Tyler Durden's Photo
by Tyler Durden
Wednesday, Oct 11, 2023 - 05:20 PM

It wasn't quite as ugly as yesterday's 3Y auction, but it certainly wasn't pretty: moments ago the Treasury sold $35BN in a 10Y reopening (9Y-10M technically), which priced at another cycle high of 4.61%, above last month's 4.289%, and the highest since August 2007. The auction also tailed then 4.592% When Issued by 1.8bps, which was not only the biggest 10Y auction tail since April, but was the 8th consecutive auction without a stop through (last month's was on the screws).

The bid to cover printed at 2.50, down from 2.52 last month and the lowest since June.

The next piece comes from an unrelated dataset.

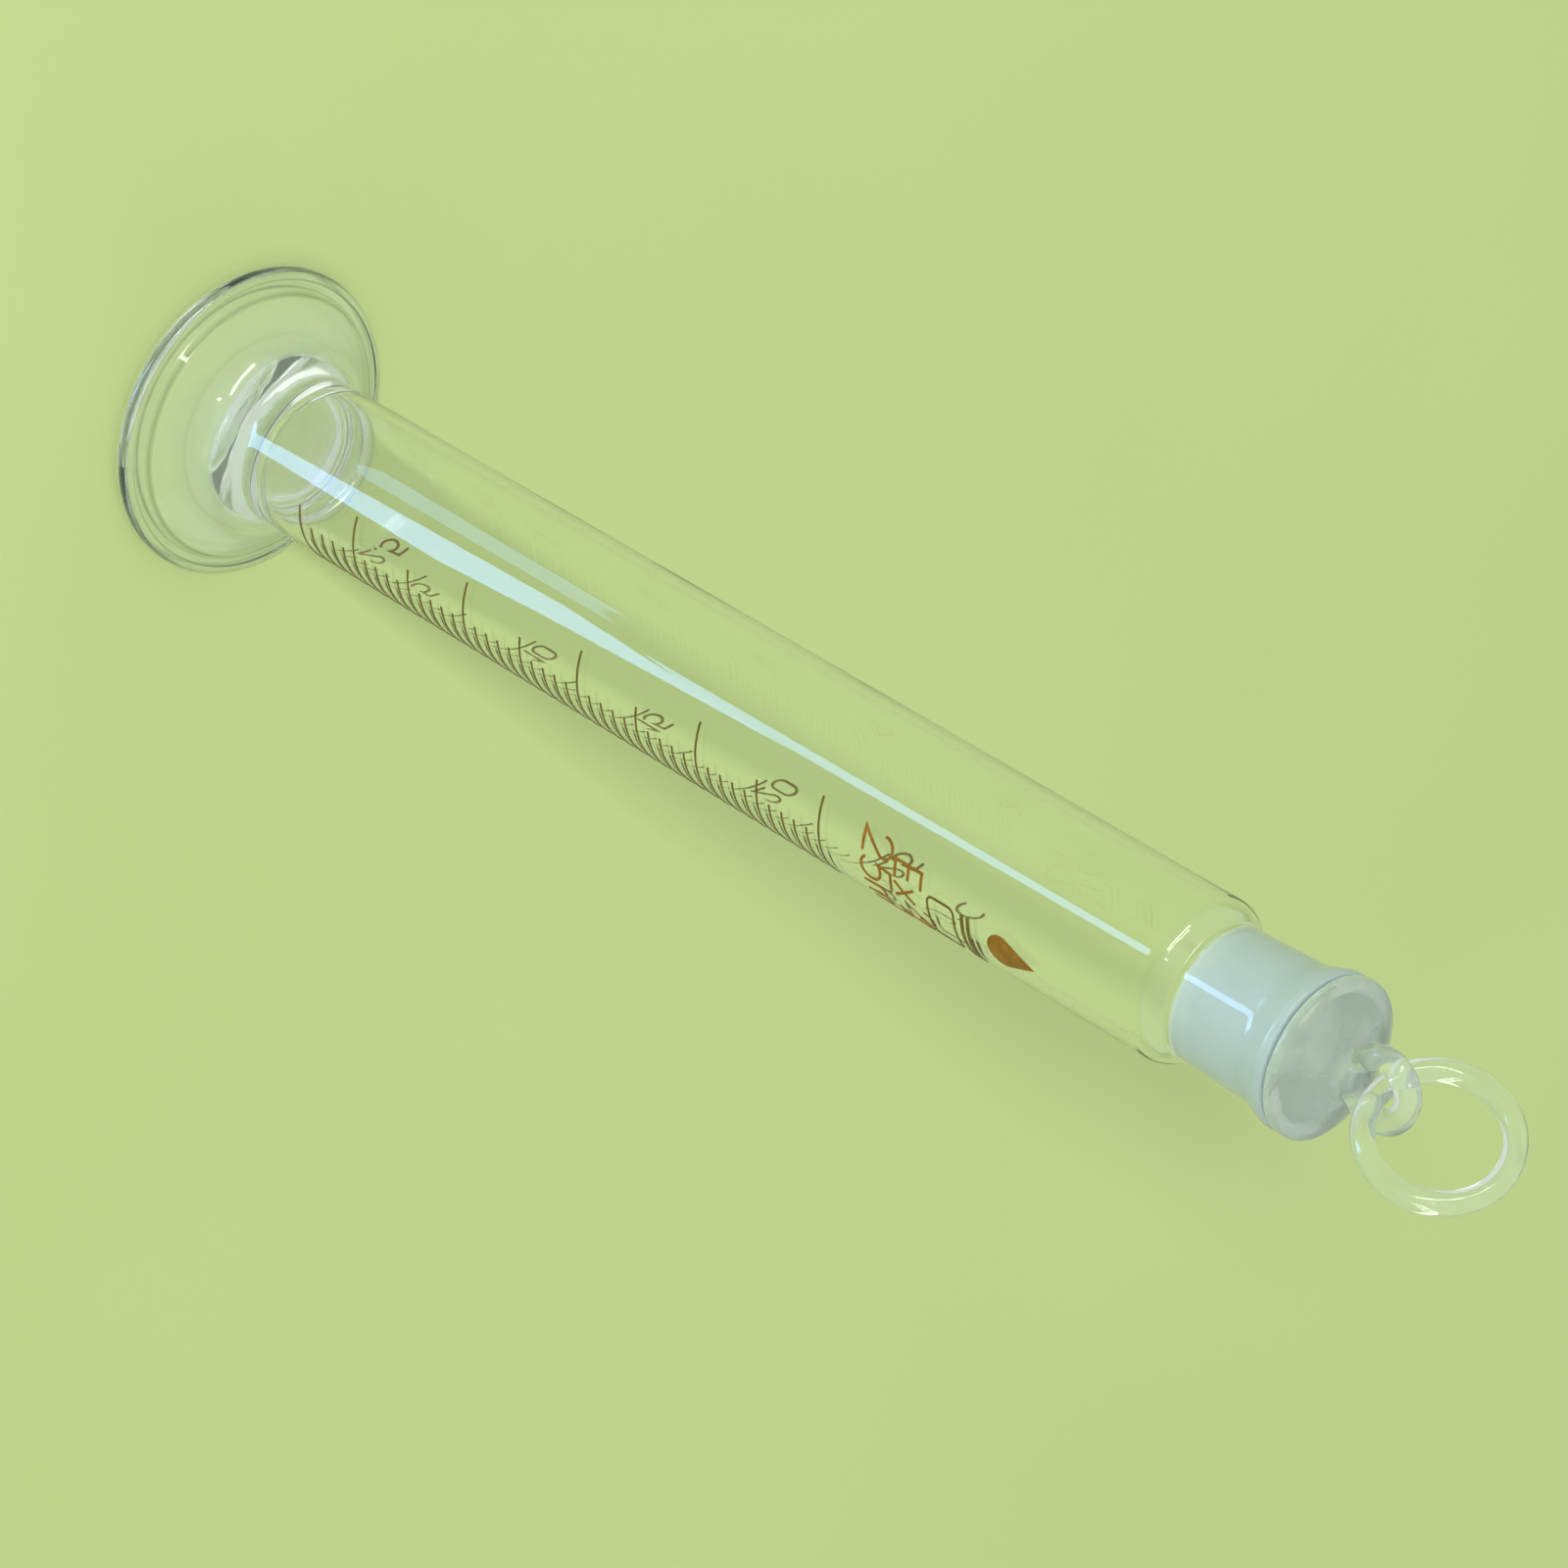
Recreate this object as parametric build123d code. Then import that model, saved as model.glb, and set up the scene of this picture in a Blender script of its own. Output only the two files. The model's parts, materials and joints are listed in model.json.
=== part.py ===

The internals were concerning because while Indirects took down 60.3%, the lowest since Dec '22 (and clearly below the six-auction average of 66.5), with Directs awarded 18.7% (also the highest since last December), it was the 20.9% allotted to Dealers - the highest since October 2022 - that was a red alert, because with Dealers still unwilling to hold US paper, the Fed may have no choice but to activate the mechanism that allows Dealers to activate the mechanism that permits them to flip their TSY holdings right back to the Fed. A mechanism better known as QE.

Overall, a subpar, disappointing auction which sucked on both on the top line and also in the internals. No surprise that 10Y yields have jumped to session highs in the moments after the poor auction.